The critical law at work here is that whatever I take in without having fully digested it, whatever I receive in less than full consciousness does not therefore lose its ability to act upon me. It simply acts from beyond the margins of my awareness. Nothing is forgotten; it is only neglected. This is as true of Muzak as of the film image, as true of sound bites as of retail advertisements. To open myself inattentively to a chaotic world, superficially taking in "one thing after another," is to guarantee a haphazard behavior controlled by that world rather than by my own wide-awake choices.
The correlate of scattered (mental) "input," then is scattered "output." Car, telephone, computer, fax, television, VCR collaborate in this scattering by affording "freedom" of action that tends to enslave me. It becomes so easy to go somewhere else, whether via screen, phone lines, or gasoline-powered engine that the whirl of ceaseless goings substitutes for the hard work of inner attention to the fully dimensioned present. Encouraged to veer off wherever I wish with scarcely so much as a moment's forethought, I am never fully here or there, or anywhere.
But, someone will say, "Fr. Gregory, you are overlapping my different activities. I have a time for prayer, a time for contemplation, and there is a different time for my other pursuits: the newspaper, the computer, the television and so on."

But can we really compartmentalize our spiritual life to such a degree? Can we say our morning prayers and then forget about God, about spirituality, totally transform ourself into a completely secular being, like some Jekyll and Hyde, to become spiritually active once again only when it is time to say our evening prayers? Or conversely, can we possibly stop our scattered brain which has been subjected all day to Informational Sensory Overload from trying to make sense of it all, as we futilely attempt to concentrate on our evening prayers? I am sure that the Fathers here present will all confirm that the most common complaint heard in confession is the total inability to concentrate while praying. 

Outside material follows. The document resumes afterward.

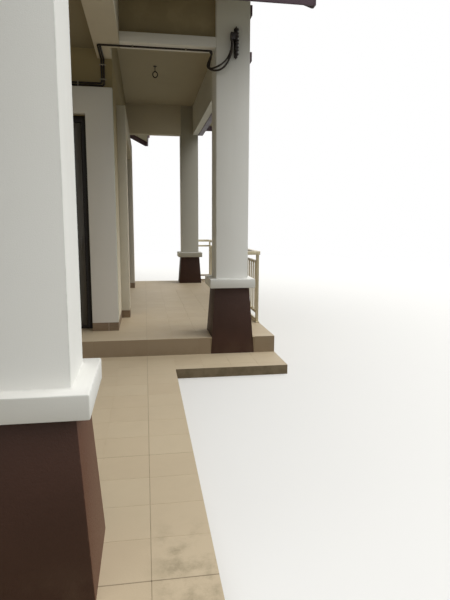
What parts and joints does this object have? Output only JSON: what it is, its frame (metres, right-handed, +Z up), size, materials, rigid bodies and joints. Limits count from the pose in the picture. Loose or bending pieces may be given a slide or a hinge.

This is, of course, not at all surprising: after a day of hustle and bustle, when we stand in front of our icons in the evening, this may be the very first time we have stopped rushing about, since that morning. Physically we have stopped for the moment, but mentally the wheels keep spinning. We would all do much better if we were to follow what Apostle Paul entreats us to do: Pray without ceasing (I Thess. 5:17). This means that after the completion of our morning prayers, we continue being conscious the entire day of being in the presence of the Lord. 

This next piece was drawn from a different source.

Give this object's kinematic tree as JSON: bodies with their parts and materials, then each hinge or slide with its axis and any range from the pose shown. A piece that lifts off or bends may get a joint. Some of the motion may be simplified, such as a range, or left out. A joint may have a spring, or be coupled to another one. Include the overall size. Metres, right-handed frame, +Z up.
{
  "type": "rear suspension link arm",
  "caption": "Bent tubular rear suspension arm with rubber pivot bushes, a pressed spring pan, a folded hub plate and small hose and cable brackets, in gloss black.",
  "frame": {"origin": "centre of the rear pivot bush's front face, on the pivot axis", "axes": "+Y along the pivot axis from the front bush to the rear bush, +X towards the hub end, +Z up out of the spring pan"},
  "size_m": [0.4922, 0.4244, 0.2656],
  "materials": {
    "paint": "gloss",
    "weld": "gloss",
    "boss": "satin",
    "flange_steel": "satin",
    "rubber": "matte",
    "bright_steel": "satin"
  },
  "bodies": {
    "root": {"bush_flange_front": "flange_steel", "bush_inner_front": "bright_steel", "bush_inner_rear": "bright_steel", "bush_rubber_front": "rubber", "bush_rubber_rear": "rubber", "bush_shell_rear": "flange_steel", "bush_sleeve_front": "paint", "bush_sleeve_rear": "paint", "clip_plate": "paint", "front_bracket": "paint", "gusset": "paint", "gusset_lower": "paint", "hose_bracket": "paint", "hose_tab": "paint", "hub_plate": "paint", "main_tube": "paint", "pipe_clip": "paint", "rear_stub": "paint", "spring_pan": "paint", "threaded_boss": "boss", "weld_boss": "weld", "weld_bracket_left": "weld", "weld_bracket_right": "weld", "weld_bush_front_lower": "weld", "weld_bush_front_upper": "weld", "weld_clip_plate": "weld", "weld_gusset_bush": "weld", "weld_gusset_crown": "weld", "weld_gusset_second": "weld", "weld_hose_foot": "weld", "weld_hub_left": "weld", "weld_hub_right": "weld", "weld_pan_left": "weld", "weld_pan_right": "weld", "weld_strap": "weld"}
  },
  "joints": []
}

A good way to practically accomplish this is to say the Jesus Prayer at every possible moment that our mind and lips are free: O Lord, Jesus Christ, Son of God, Have mercy on me a sinner, or, as Theophan the Recluse advises, to simply remember in our thoughts that God is always present with us. Even at the times when our mind is intently busy with the tasks of the day, if we constantly realize ourselves to be in God's presence, then it will be easier for us to attain virtue, harder for us to sin, and when the day is done and we are before our icons at home, we will not feel so alien, so far away from God. We, after all, would have been conversing with Him all day.